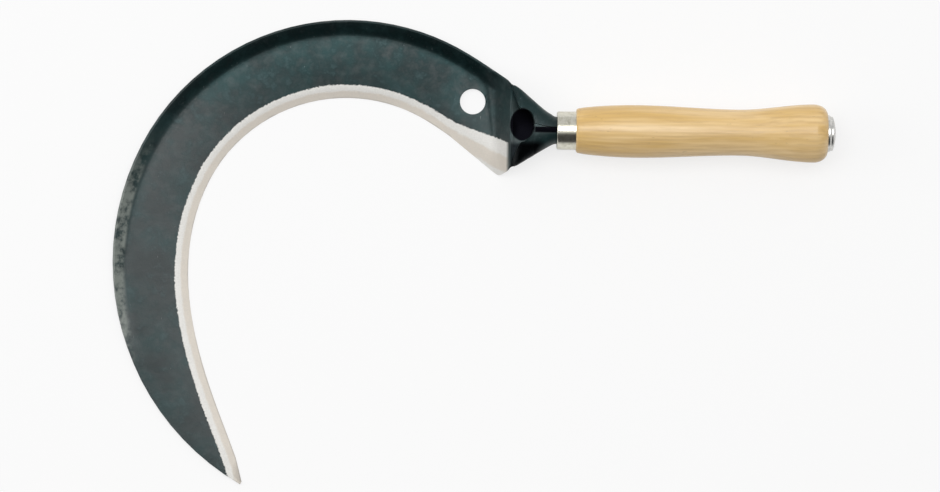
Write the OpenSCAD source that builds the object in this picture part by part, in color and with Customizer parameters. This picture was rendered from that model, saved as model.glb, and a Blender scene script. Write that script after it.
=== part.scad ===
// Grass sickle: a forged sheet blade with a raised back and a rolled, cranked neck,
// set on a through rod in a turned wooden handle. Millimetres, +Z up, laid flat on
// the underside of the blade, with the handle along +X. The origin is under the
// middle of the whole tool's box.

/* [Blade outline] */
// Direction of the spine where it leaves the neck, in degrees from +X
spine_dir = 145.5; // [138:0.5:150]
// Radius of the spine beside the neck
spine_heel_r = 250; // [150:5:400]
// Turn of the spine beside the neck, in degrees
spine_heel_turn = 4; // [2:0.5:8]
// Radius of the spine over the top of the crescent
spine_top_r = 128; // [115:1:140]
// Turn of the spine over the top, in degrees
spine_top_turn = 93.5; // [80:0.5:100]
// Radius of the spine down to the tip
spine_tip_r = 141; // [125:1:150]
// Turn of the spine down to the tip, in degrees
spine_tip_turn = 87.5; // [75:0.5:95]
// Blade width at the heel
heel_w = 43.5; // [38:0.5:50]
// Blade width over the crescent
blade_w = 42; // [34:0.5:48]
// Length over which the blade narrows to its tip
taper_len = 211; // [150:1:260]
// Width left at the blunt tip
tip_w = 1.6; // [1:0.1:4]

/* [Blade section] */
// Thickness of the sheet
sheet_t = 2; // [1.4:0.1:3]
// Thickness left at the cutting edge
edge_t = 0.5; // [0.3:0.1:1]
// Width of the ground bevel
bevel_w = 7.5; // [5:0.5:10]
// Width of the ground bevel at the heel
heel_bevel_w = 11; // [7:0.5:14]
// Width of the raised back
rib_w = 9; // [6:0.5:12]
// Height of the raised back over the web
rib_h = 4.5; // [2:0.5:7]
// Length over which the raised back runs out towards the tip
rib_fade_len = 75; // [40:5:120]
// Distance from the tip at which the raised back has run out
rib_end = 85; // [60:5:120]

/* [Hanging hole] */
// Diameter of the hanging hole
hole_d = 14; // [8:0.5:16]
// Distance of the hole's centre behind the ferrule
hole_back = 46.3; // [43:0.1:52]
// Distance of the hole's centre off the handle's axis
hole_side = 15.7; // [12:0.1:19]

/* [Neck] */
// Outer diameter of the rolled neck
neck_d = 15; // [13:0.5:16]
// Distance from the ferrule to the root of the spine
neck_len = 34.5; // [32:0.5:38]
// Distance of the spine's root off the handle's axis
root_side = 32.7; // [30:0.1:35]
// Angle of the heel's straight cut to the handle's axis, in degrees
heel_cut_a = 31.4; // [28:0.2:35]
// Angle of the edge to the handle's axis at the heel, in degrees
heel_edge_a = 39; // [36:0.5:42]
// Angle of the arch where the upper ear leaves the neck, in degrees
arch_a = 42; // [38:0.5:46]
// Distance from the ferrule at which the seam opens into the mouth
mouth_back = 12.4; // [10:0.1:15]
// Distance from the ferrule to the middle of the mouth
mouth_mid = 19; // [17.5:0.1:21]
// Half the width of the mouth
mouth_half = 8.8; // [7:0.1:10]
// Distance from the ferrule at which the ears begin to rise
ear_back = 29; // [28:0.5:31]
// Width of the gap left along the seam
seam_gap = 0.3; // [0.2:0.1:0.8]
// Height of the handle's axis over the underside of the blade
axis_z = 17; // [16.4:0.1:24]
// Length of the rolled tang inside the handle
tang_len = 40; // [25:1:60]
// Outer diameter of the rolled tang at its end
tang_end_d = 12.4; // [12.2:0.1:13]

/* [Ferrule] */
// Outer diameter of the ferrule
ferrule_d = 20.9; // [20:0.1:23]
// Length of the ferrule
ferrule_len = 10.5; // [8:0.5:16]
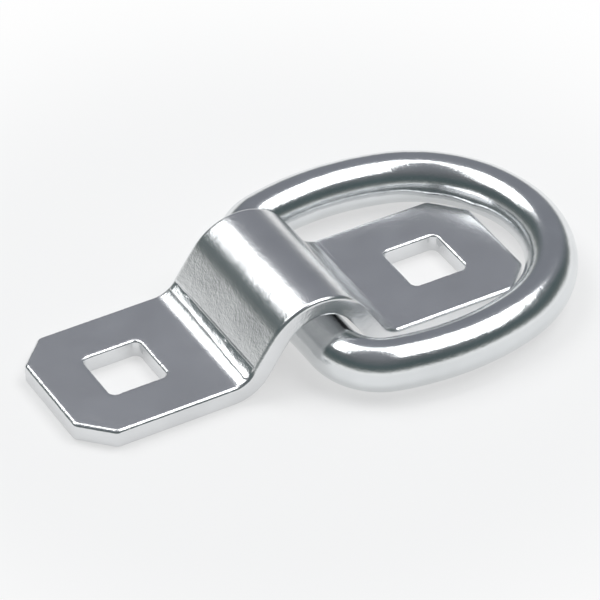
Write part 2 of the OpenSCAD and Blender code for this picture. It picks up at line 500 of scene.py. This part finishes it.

[WHAT TO DO] Include the first line, the line containing "whole tool's box.", and every line between them, copied exactly from the material above; output no other line.

[RESULT OF THIS TASK]
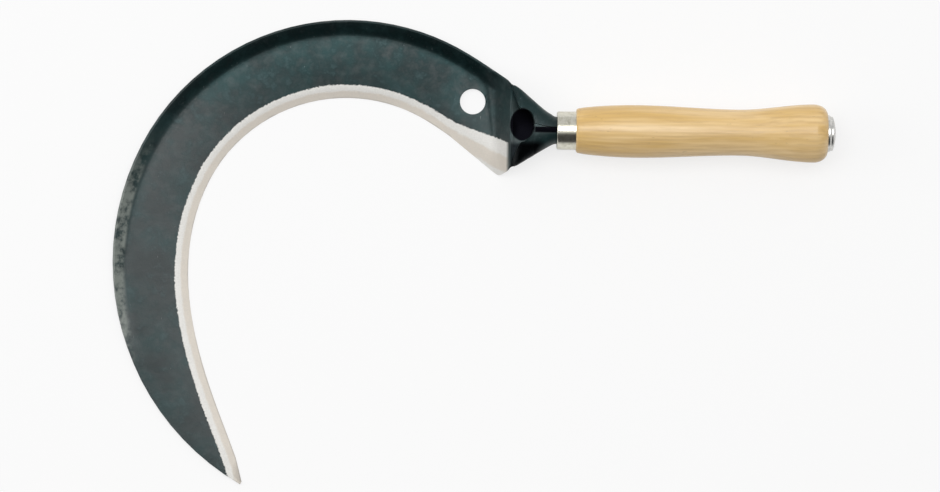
Write the OpenSCAD source that builds the object in this picture part by part, in color and with Customizer parameters. This picture was rendered from that model, saved as model.glb, and a Blender scene script. Write that script after it.
=== part.scad ===
// Grass sickle: a forged sheet blade with a raised back and a rolled, cranked neck,
// set on a through rod in a turned wooden handle. Millimetres, +Z up, laid flat on
// the underside of the blade, with the handle along +X. The origin is under the
// middle of the whole tool's box.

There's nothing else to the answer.